▶ _Source records_:
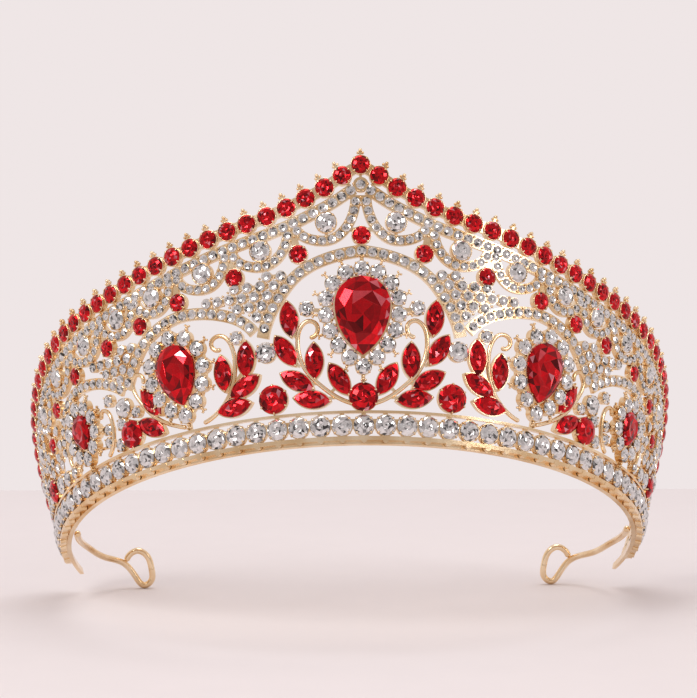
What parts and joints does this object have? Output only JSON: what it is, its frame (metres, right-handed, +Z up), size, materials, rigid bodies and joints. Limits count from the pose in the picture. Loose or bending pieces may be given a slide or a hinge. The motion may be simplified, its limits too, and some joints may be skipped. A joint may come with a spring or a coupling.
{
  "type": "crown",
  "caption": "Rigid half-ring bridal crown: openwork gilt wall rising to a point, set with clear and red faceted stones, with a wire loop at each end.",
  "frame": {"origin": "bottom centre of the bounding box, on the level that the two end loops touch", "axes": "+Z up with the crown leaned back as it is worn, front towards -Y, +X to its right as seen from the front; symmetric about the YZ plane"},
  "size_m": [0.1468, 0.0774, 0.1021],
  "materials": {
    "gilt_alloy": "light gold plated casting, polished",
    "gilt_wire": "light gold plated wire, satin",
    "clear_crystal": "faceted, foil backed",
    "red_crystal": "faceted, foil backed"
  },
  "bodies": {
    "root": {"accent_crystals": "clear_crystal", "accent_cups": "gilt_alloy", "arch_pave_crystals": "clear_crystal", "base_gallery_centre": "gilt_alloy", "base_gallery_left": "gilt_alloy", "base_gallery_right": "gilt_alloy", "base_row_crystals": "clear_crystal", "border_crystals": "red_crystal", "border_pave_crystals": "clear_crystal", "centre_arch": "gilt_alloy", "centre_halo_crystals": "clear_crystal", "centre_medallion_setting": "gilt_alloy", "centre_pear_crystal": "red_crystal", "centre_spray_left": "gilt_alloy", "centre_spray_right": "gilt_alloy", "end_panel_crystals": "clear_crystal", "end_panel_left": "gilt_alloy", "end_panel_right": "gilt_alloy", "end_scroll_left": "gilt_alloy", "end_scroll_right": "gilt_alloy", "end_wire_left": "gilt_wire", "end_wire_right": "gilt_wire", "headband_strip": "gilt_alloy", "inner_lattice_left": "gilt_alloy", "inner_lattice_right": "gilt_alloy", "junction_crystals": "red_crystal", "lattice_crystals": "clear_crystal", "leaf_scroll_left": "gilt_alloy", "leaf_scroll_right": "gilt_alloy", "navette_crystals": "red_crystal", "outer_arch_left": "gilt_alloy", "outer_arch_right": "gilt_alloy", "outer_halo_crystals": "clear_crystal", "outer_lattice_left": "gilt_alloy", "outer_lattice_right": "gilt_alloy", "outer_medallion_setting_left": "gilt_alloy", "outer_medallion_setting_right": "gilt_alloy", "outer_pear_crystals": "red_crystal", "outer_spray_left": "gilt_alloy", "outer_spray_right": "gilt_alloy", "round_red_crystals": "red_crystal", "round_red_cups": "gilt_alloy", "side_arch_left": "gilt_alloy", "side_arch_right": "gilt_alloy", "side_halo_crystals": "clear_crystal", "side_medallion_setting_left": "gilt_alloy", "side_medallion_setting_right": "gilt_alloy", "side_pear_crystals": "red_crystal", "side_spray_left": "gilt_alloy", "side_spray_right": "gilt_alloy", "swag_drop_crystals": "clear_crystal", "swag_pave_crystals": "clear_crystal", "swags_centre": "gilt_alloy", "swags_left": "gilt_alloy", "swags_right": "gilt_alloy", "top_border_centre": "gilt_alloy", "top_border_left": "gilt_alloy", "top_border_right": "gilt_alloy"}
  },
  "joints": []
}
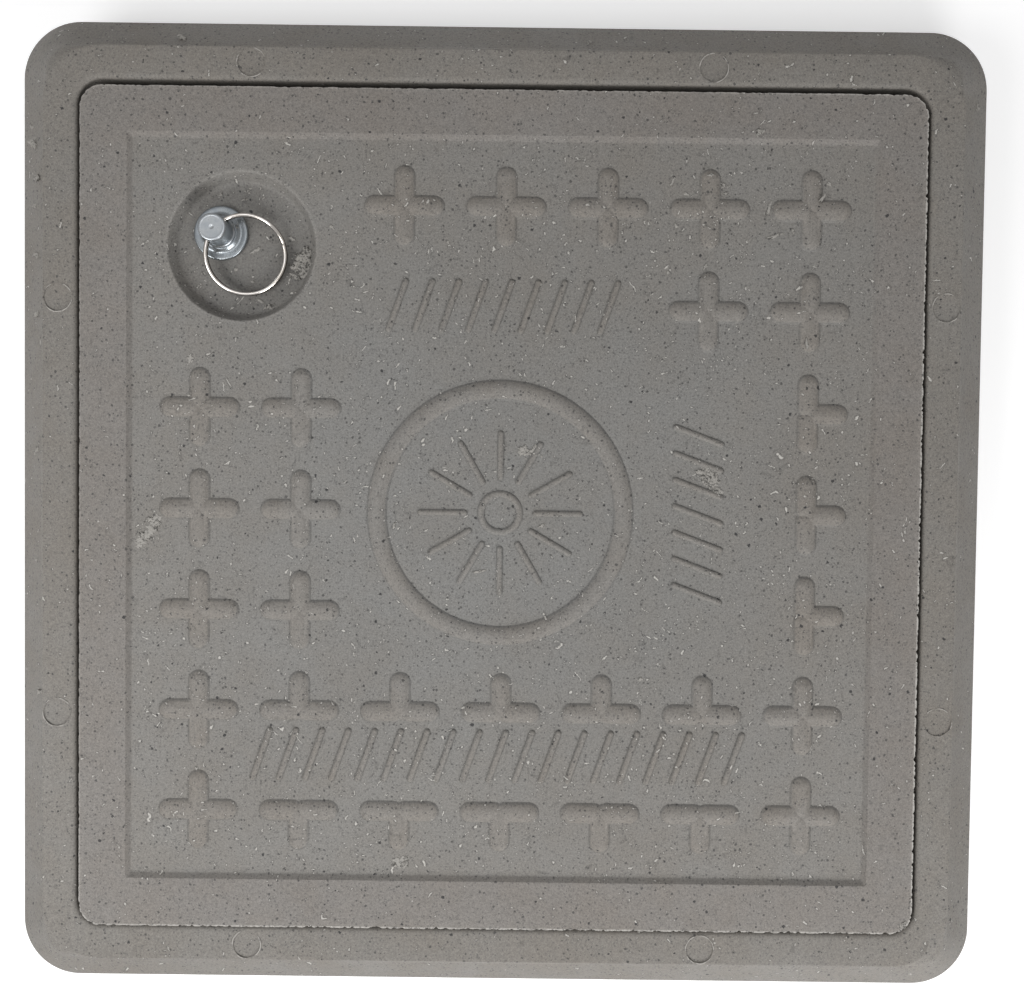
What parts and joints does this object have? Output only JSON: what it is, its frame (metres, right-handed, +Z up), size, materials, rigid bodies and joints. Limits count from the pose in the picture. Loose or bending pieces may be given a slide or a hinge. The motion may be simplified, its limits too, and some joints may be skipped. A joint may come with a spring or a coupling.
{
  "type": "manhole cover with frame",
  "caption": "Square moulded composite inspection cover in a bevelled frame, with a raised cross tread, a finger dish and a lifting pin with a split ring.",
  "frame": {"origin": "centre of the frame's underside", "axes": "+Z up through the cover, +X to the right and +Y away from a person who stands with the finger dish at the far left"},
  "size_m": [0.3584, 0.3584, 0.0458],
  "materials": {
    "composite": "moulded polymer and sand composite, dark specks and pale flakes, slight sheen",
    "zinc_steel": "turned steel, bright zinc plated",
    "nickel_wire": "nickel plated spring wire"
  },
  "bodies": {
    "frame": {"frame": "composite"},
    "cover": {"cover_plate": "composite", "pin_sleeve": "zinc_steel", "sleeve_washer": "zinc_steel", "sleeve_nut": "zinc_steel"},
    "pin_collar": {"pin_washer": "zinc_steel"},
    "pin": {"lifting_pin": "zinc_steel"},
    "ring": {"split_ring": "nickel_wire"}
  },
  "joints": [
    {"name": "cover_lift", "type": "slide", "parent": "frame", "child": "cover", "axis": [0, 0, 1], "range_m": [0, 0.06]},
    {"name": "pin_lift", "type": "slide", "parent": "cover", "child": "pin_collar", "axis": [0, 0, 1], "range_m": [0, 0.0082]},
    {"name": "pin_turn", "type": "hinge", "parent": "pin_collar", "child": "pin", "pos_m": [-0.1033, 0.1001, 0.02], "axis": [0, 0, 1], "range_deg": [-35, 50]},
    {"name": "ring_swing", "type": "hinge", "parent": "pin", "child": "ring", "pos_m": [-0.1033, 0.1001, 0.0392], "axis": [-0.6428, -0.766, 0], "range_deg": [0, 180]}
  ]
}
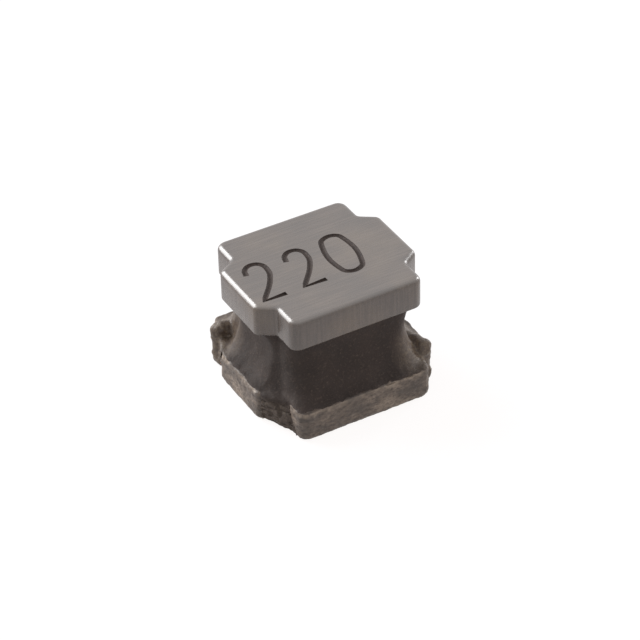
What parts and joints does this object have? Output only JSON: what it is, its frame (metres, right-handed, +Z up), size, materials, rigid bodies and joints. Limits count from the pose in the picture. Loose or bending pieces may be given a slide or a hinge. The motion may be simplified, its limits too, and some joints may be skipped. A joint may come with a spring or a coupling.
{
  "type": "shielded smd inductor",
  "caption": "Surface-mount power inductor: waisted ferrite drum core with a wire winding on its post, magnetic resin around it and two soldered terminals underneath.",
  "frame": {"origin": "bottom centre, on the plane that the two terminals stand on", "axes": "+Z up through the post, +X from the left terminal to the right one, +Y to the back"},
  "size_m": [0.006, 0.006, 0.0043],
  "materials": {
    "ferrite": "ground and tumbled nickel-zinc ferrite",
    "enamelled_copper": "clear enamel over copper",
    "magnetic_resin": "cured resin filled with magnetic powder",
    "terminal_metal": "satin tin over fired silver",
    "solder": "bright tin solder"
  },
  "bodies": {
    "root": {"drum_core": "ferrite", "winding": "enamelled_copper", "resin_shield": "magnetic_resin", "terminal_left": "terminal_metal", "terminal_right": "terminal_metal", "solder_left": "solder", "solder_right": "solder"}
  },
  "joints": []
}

▶ _Your objective_: Every record shown above must be echoed exactly.

▶ _Exercise output_:
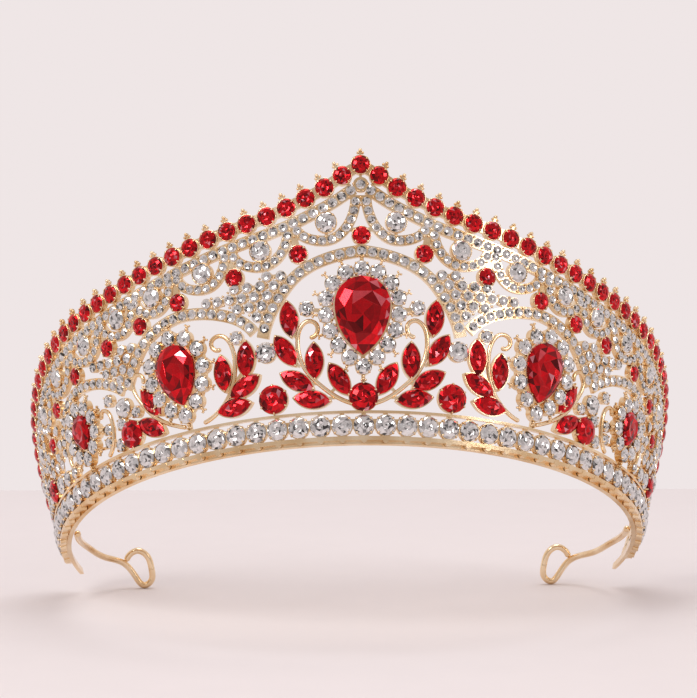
What parts and joints does this object have? Output only JSON: what it is, its frame (metres, right-handed, +Z up), size, materials, rigid bodies and joints. Limits count from the pose in the picture. Loose or bending pieces may be given a slide or a hinge. The motion may be simplified, its limits too, and some joints may be skipped. A joint may come with a spring or a coupling.
{
  "type": "crown",
  "caption": "Rigid half-ring bridal crown: openwork gilt wall rising to a point, set with clear and red faceted stones, with a wire loop at each end.",
  "frame": {"origin": "bottom centre of the bounding box, on the level that the two end loops touch", "axes": "+Z up with the crown leaned back as it is worn, front towards -Y, +X to its right as seen from the front; symmetric about the YZ plane"},
  "size_m": [0.1468, 0.0774, 0.1021],
  "materials": {
    "gilt_alloy": "light gold plated casting, polished",
    "gilt_wire": "light gold plated wire, satin",
    "clear_crystal": "faceted, foil backed",
    "red_crystal": "faceted, foil backed"
  },
  "bodies": {
    "root": {"accent_crystals": "clear_crystal", "accent_cups": "gilt_alloy", "arch_pave_crystals": "clear_crystal", "base_gallery_centre": "gilt_alloy", "base_gallery_left": "gilt_alloy", "base_gallery_right": "gilt_alloy", "base_row_crystals": "clear_crystal", "border_crystals": "red_crystal", "border_pave_crystals": "clear_crystal", "centre_arch": "gilt_alloy", "centre_halo_crystals": "clear_crystal", "centre_medallion_setting": "gilt_alloy", "centre_pear_crystal": "red_crystal", "centre_spray_left": "gilt_alloy", "centre_spray_right": "gilt_alloy", "end_panel_crystals": "clear_crystal", "end_panel_left": "gilt_alloy", "end_panel_right": "gilt_alloy", "end_scroll_left": "gilt_alloy", "end_scroll_right": "gilt_alloy", "end_wire_left": "gilt_wire", "end_wire_right": "gilt_wire", "headband_strip": "gilt_alloy", "inner_lattice_left": "gilt_alloy", "inner_lattice_right": "gilt_alloy", "junction_crystals": "red_crystal", "lattice_crystals": "clear_crystal", "leaf_scroll_left": "gilt_alloy", "leaf_scroll_right": "gilt_alloy", "navette_crystals": "red_crystal", "outer_arch_left": "gilt_alloy", "outer_arch_right": "gilt_alloy", "outer_halo_crystals": "clear_crystal", "outer_lattice_left": "gilt_alloy", "outer_lattice_right": "gilt_alloy", "outer_medallion_setting_left": "gilt_alloy", "outer_medallion_setting_right": "gilt_alloy", "outer_pear_crystals": "red_crystal", "outer_spray_left": "gilt_alloy", "outer_spray_right": "gilt_alloy", "round_red_crystals": "red_crystal", "round_red_cups": "gilt_alloy", "side_arch_left": "gilt_alloy", "side_arch_right": "gilt_alloy", "side_halo_crystals": "clear_crystal", "side_medallion_setting_left": "gilt_alloy", "side_medallion_setting_right": "gilt_alloy", "side_pear_crystals": "red_crystal", "side_spray_left": "gilt_alloy", "side_spray_right": "gilt_alloy", "swag_drop_crystals": "clear_crystal", "swag_pave_crystals": "clear_crystal", "swags_centre": "gilt_alloy", "swags_left": "gilt_alloy", "swags_right": "gilt_alloy", "top_border_centre": "gilt_alloy", "top_border_left": "gilt_alloy", "top_border_right": "gilt_alloy"}
  },
  "joints": []
}
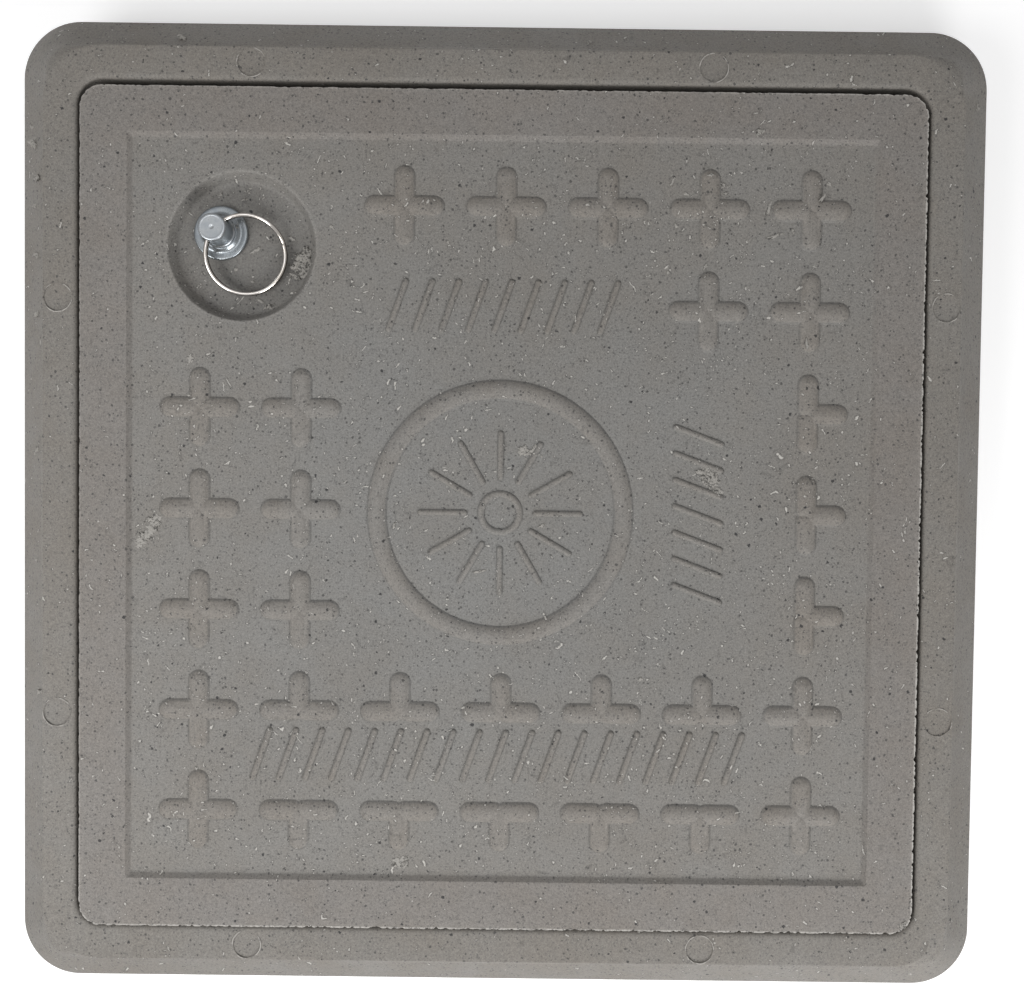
What parts and joints does this object have? Output only JSON: what it is, its frame (metres, right-handed, +Z up), size, materials, rigid bodies and joints. Limits count from the pose in the picture. Loose or bending pieces may be given a slide or a hinge. The motion may be simplified, its limits too, and some joints may be skipped. A joint may come with a spring or a coupling.
{
  "type": "manhole cover with frame",
  "caption": "Square moulded composite inspection cover in a bevelled frame, with a raised cross tread, a finger dish and a lifting pin with a split ring.",
  "frame": {"origin": "centre of the frame's underside", "axes": "+Z up through the cover, +X to the right and +Y away from a person who stands with the finger dish at the far left"},
  "size_m": [0.3584, 0.3584, 0.0458],
  "materials": {
    "composite": "moulded polymer and sand composite, dark specks and pale flakes, slight sheen",
    "zinc_steel": "turned steel, bright zinc plated",
    "nickel_wire": "nickel plated spring wire"
  },
  "bodies": {
    "frame": {"frame": "composite"},
    "cover": {"cover_plate": "composite", "pin_sleeve": "zinc_steel", "sleeve_washer": "zinc_steel", "sleeve_nut": "zinc_steel"},
    "pin_collar": {"pin_washer": "zinc_steel"},
    "pin": {"lifting_pin": "zinc_steel"},
    "ring": {"split_ring": "nickel_wire"}
  },
  "joints": [
    {"name": "cover_lift", "type": "slide", "parent": "frame", "child": "cover", "axis": [0, 0, 1], "range_m": [0, 0.06]},
    {"name": "pin_lift", "type": "slide", "parent": "cover", "child": "pin_collar", "axis": [0, 0, 1], "range_m": [0, 0.0082]},
    {"name": "pin_turn", "type": "hinge", "parent": "pin_collar", "child": "pin", "pos_m": [-0.1033, 0.1001, 0.02], "axis": [0, 0, 1], "range_deg": [-35, 50]},
    {"name": "ring_swing", "type": "hinge", "parent": "pin", "child": "ring", "pos_m": [-0.1033, 0.1001, 0.0392], "axis": [-0.6428, -0.766, 0], "range_deg": [0, 180]}
  ]
}
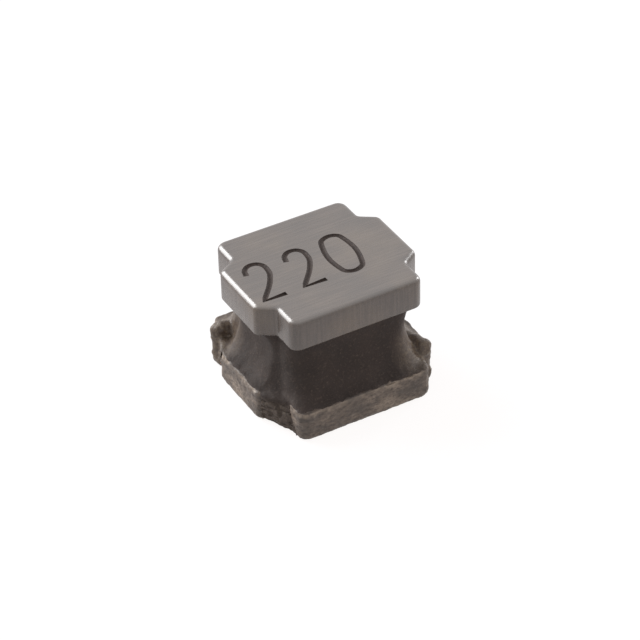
What parts and joints does this object have? Output only JSON: what it is, its frame (metres, right-handed, +Z up), size, materials, rigid bodies and joints. Limits count from the pose in the picture. Loose or bending pieces may be given a slide or a hinge. The motion may be simplified, its limits too, and some joints may be skipped. A joint may come with a spring or a coupling.
{
  "type": "shielded smd inductor",
  "caption": "Surface-mount power inductor: waisted ferrite drum core with a wire winding on its post, magnetic resin around it and two soldered terminals underneath.",
  "frame": {"origin": "bottom centre, on the plane that the two terminals stand on", "axes": "+Z up through the post, +X from the left terminal to the right one, +Y to the back"},
  "size_m": [0.006, 0.006, 0.0043],
  "materials": {
    "ferrite": "ground and tumbled nickel-zinc ferrite",
    "enamelled_copper": "clear enamel over copper",
    "magnetic_resin": "cured resin filled with magnetic powder",
    "terminal_metal": "satin tin over fired silver",
    "solder": "bright tin solder"
  },
  "bodies": {
    "root": {"drum_core": "ferrite", "winding": "enamelled_copper", "resin_shield": "magnetic_resin", "terminal_left": "terminal_metal", "terminal_right": "terminal_metal", "solder_left": "solder", "solder_right": "solder"}
  },
  "joints": []
}